As a parent, you have an important role to play in enhancing growth and development of your child. Here you will find some useful tips on how to encourage your toddler to walk longer distances.

How to Encourage a Toddler to Walk Longer Distances

How to encourage kids to walk longer distances

Make Walking Fun

You should find ways of making your baby have fun when walking longer distances. One way of doing so is by finding an environment that is exciting for the baby. A park, for example, will stimulate your child to explore around and thereby make him or her walk longer distances. You should take your child to some unknown places, so don’t go to the same park every day. Change the scenery and your baby will be excited to explore around.

Introduce Small Challenges

If your child is old enough to recognize a challenge you can easily set milestones which he or she has to walk. Of course, having a reward for completed challenges will be a terrific motivator. Adults are performing better when they have some interesting challenges, so it’s the same thing with the kids too.

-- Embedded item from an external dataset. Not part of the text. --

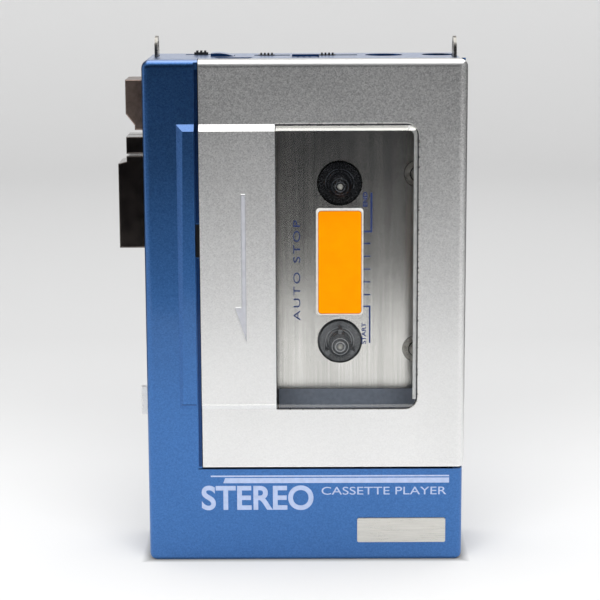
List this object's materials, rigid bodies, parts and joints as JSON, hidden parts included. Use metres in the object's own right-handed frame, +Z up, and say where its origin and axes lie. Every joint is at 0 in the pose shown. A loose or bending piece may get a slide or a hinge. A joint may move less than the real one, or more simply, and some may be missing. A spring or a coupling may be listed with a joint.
{
  "type": "portable cassette player",
  "caption": "Pocket stereo cassette player: two-tone metal case, hinged windowed door over a splined-spindle deck, side piano keys, top sockets and slides, strap lugs.",
  "frame": {"origin": "middle of the bottom face of the case, half-way through its thickness", "axes": "+Z up along the case's long side, -Y out of the front with the cassette door, +X to the door's hinge side (the keys are at -X)"},
  "size_m": [0.0904, 0.0301, 0.1377],
  "materials": {
    "blue_metal": "satin metallic",
    "silver_metal": "fine satin",
    "clear_window": "gloss",
    "steel": "brushed",
    "chrome": "polished",
    "black_plastic": "matt",
    "grey_plastic": "matt",
    "white_plastic": "gloss",
    "orange_paint": "satin",
    "rubber": "matt",
    "brass": "turned",
    "board": "lacquered",
    "cell_wrap": "gloss"
  },
  "bodies": {
    "case": {"front_frame": "blue_metal", "rear_case": "blue_metal", "door_hinge_pins": "steel", "name_badge": "silver_metal", "strap_lugs": "steel", "case_screws": "steel", "deck_plate": "steel", "deck_panel": "orange_paint", "deck_screws": "steel", "reel_posts": "steel", "chassis_plate": "steel", "capstan_bearing": "brass", "thrust_plate": "steel", "idler_post": "steel", "motor": "steel", "drive_belt": "rubber", "key_frame": "black_plastic", "key_guide": "steel", "stop_spring": "steel", "rewind_spring": "steel", "fast_forward_spring": "steel", "play_spring": "steel", "volume_pots": "grey_plastic", "tone_switch": "grey_plastic", "talk_switch": "black_plastic", "microphone": "silver_metal", "tape_switch": "black_plastic", "headphone_jacks": "black_plastic", "power_jack": "black_plastic", "circuit_board": "board", "board_parts": "black_plastic", "battery_tray": "black_plastic", "battery_cells": "cell_wrap", "battery_contacts": "steel"},
    "door": {"cassette_door": "silver_metal", "door_window": "clear_window", "door_catch": "black_plastic", "cassette_springs": "steel"},
    "stop": {"stop_key": "chrome"},
    "rewind": {"rewind_key": "chrome"},
    "fast_forward": {"fast_forward_key": "chrome"},
    "play": {"play_key": "chrome"},
    "head": {"head_base": "steel", "playback_head": "chrome", "head_screws": "steel", "tape_guide": "white_plastic"},
    "roller": {"pinch_roller": "rubber"},
    "capstan": {"capstan_shaft": "steel", "flywheel": "brass", "drive_pinion": "rubber"},
    "idler": {"idler_wheel": "rubber"},
    "supply": {"supply_spindle": "grey_plastic"},
    "take_up": {"take_up_spindle": "grey_plastic"},
    "pulley": {"motor_pulley": "brass"},
    "volume_left": {"volume_slide_left": "black_plastic"},
    "volume_right": {"volume_slide_right": "black_plastic"},
    "tone": {"tone_slide": "black_plastic"},
    "tape_selector": {"tape_slide": "silver_metal"},
    "talk": {"talk_button": "blue_metal"},
    "battery_lid": {"battery_cover": "blue_metal"}
  },
  "joints": [
    {"name": "door_hinge", "type": "hinge", "parent": "case", "child": "door", "pos_m": [0.03955, -0.01185, 0.079], "axis": [0, 0, 1], "range_deg": [0, 80]},
    {"name": "stop_press", "type": "slide", "parent": "case", "child": "stop", "axis": [1, 0, 0], "range_m": [0, 0.0032], "stiffness_N_per_m": 250, "springref_m": -0.002, "deforming": ["stop_spring"]},
    {"name": "rewind_press", "type": "slide", "parent": "case", "child": "rewind", "axis": [1, 0, 0], "range_m": [0, 0.0032], "stiffness_N_per_m": 250, "springref_m": -0.002, "deforming": ["rewind_spring"]},
    {"name": "fast_forward_press", "type": "slide", "parent": "case", "child": "fast_forward", "axis": [1, 0, 0], "range_m": [0, 0.0032], "stiffness_N_per_m": 250, "springref_m": -0.002, "deforming": ["fast_forward_spring"]},
    {"name": "play_press", "type": "slide", "parent": "case", "child": "play", "axis": [1, 0, 0], "range_m": [0, 0.0045], "stiffness_N_per_m": 250, "springref_m": -0.002, "deforming": ["play_spring"]},
    {"name": "head_advance", "type": "slide", "parent": "case", "child": "head", "axis": [1, 0, 0], "range_m": [0, 0.0045]},
    {"name": "pinch_roller_spin", "type": "hinge", "parent": "head", "child": "roller", "pos_m": [-0.0302, 0, 0.049], "axis": [0, 1, 0], "continuous": true},
    {"name": "capstan_spin", "type": "hinge", "parent": "case", "child": "capstan", "pos_m": [-0.0194, 0, 0.049], "axis": [0, 1, 0], "continuous": true},
    {"name": "motor_spin", "type": "hinge", "parent": "case", "child": "pulley", "pos_m": [0.026, 0, 0.0779], "axis": [0, 1, 0], "continuous": true},
    {"name": "idler_spin", "type": "hinge", "parent": "case", "child": "idler", "pos_m": [-0.00841, 0, 0.05194], "axis": [0, 1, 0], "continuous": true},
    {"name": "take_up_spin", "type": "hinge", "parent": "case", "child": "take_up", "pos_m": [0.00935, 0, 0.0567], "axis": [0, 1, 0], "continuous": true},
    {"name": "supply_spin", "type": "hinge", "parent": "case", "child": "supply", "pos_m": [0.00935, 0, 0.0992], "axis": [0, 1, 0], "continuous": true},
    {"name": "volume_left_slide", "type": "slide", "parent": "case", "child": "volume_left", "axis": [1, 0, 0], "range_m": [-0.0008, 0.004]},
    {"name": "volume_right_slide", "type": "slide", "parent": "case", "child": "volume_right", "axis": [1, 0, 0], "range_m": [-0.0003, 0.0054]},
    {"name": "tone_select", "type": "slide", "parent": "case", "child": "tone", "axis": [1, 0, 0], "range_m": [-0.0021, 0.0008]},
    {"name": "tape_select", "type": "slide", "parent": "case", "child": "tape_selector", "axis": [0, 0, 1], "range_m": [-0.0014, 0.0012]},
    {"name": "talk_press", "type": "slide", "parent": "case", "child": "talk", "axis": [0, 0, -1], "range_m": [0, 0.0008], "stiffness_N_per_m": 250, "springref_m": -0.0006},
    {"name": "battery_cover_slide", "type": "slide", "parent": "case", "child": "battery_lid", "axis": [0, 0, -1], "range_m": [0, 0.006]}
  ],
  "couplings": [
    {"joint": "head_advance", "follows": "play_press", "ratio": 1},
    {"joint": "motor_spin", "follows": "capstan_spin", "ratio": 4.5161},
    {"joint": "idler_spin", "follows": "capstan_spin", "ratio": -0.5648},
    {"joint": "take_up_spin", "follows": "capstan_spin", "ratio": 0.3636}
  ]
}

Take Your Baby out for Nature Walks

Nature trails have a way of inspiring babies to walk long distances. As they walk around picking things, playing, having fun and seeing new sights, they forget to get tired. If the trails you walk are fascinating enough, your child will actually look forward to the walk. And of course, being outside in nature will do you both some good.

Play Tricks on Your Baby

One mom on Quora had an interesting trick to make her daughter keep walking. When the girl said she was tired, the mom would suggest that they run instead. Amazingly the baby always fell for it. Don’t feel stupid for using tricks, relax and have some fun.

Understand Your Child

Sometimes when a baby says she is tired she might in the real sense be bored. At other times, the child may say she is not tired while she is actually very much exhausted. Every mom knows her baby best. If your baby is having trouble walking you just have to find best ways and tricks that make him or her love walking. Every person is unique, so just trust your instinct and do what you think it’s best for your baby.

Do you have some cool tricks to encourage your kid to walk long distances? Share them in the comments!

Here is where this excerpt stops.